I almost reveal my true identity to her. Then I realize that if she leaves this subterranean refuge and returns to the Corner, within the puppetmaster’s range, he might seize control of the girl, read her memory, and know my real name.
They say that voodoo priests, witches, and warlocks can’t lay a spell upon you if they don’t know your true name. That’s probably superstitious hogwash. Anyway, this Hiskott guy isn’t a voodoo priest or a witch or a warlock.
Nevertheless, I decide to keep my true name to myself for the time being.
Until the recent scare gave me my first white hairs, I had been sitting on the floor, facing the girl, with the mummified monstrosity a few feet to my right. Now I reposition the blanket and sit with a clear view of both Jolie and Orc.
“You said those three days in his cottage, Hiskott was sick and then he changed, he wasn’t just Hiskott anymore. What do you mean—that you don’t think he had this power when he checked in, that it
came to him somehow while he was staying there?”
Now Jolie, who was seven when life in the Corner changed, relies on family legend, which has been crafted and polished around dinner tables and firesides, in days of despondency and days of fragile but enduring hope, when they dared not discuss rebellion and, instead, told and retold one another the stories of their years of oppression, thereby transforming their suffering into a tale of endurance from which they could draw courage.

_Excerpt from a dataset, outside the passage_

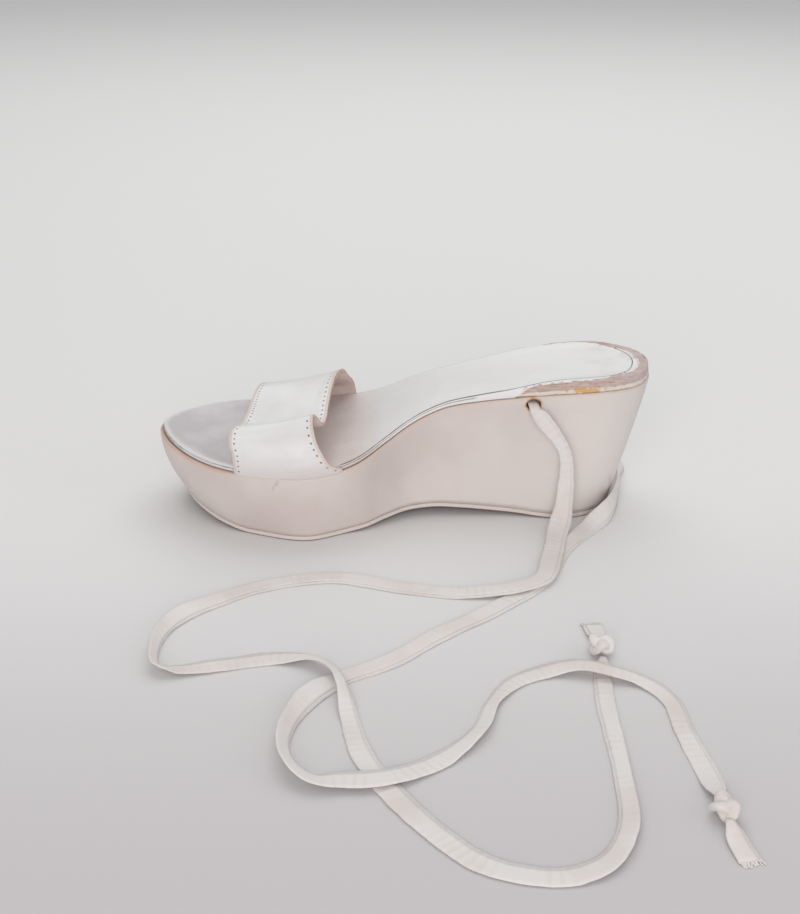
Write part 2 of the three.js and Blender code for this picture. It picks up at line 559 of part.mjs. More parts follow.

As that legend has it, Dr. Norris Hiskott arrives in a Mercedes S600, a far more high-end vehicle than what the average guest at their motor court drives. On first appearance, he seems to have been born for this day. Since dawn, a cold breeze has come off the sea, tinctured with an iodine scent from masses of decomposing seaweed that storm waves flung across near-shore rock formations two days earlier. The disturbing odor, the penetrating chill, and the curdled gray sky, lowering by the hour with a pending storm of predicted ferocity, have combined to raise in the Harmonys a mild, persistent disquiet. When registering Norris Hiskott in Cottage 9, Aunt Lois thinks it’s curious that he’s wearing Gucci loafers, expensive tailored slacks, a gold Rolex—and a hooded jersey tattered at the cuffs and stained as if he fished it out of a Dumpster. Although some people might feel the day is cold enough to justify gloves, the pair he’s wearing are as peculiar as the jersey. These are gardening gloves, and he does not take them off. Likewise, he keeps the hood up throughout the registration process. Aunt Lois thinks perhaps some kid would wear a hoodie indoors, but not usually a man of about fifty and not one of this man’s social position and sophistication. He seems furtive, as well, never making eye contact.
From what Jolie previously said, I hadn’t inferred that the change in Hiskott that brought him this cruel power also altered him physically in some disastrous way. But this makes sense of his envy and of his too-beautiful-to-live decrees.
Holed up in Cottage 9, he refuses maid service, on the pretense that he is gravely ill with the flu, yet he seems to have a healthy appetite, for he orders a lot of take-out from the diner. Leaving his door unlocked, he asks that the food be left on the small table beside the armchair in the sitting area, and he leaves money for the charges plus tip. Hiskott remains in the bathroom while the delivery is made.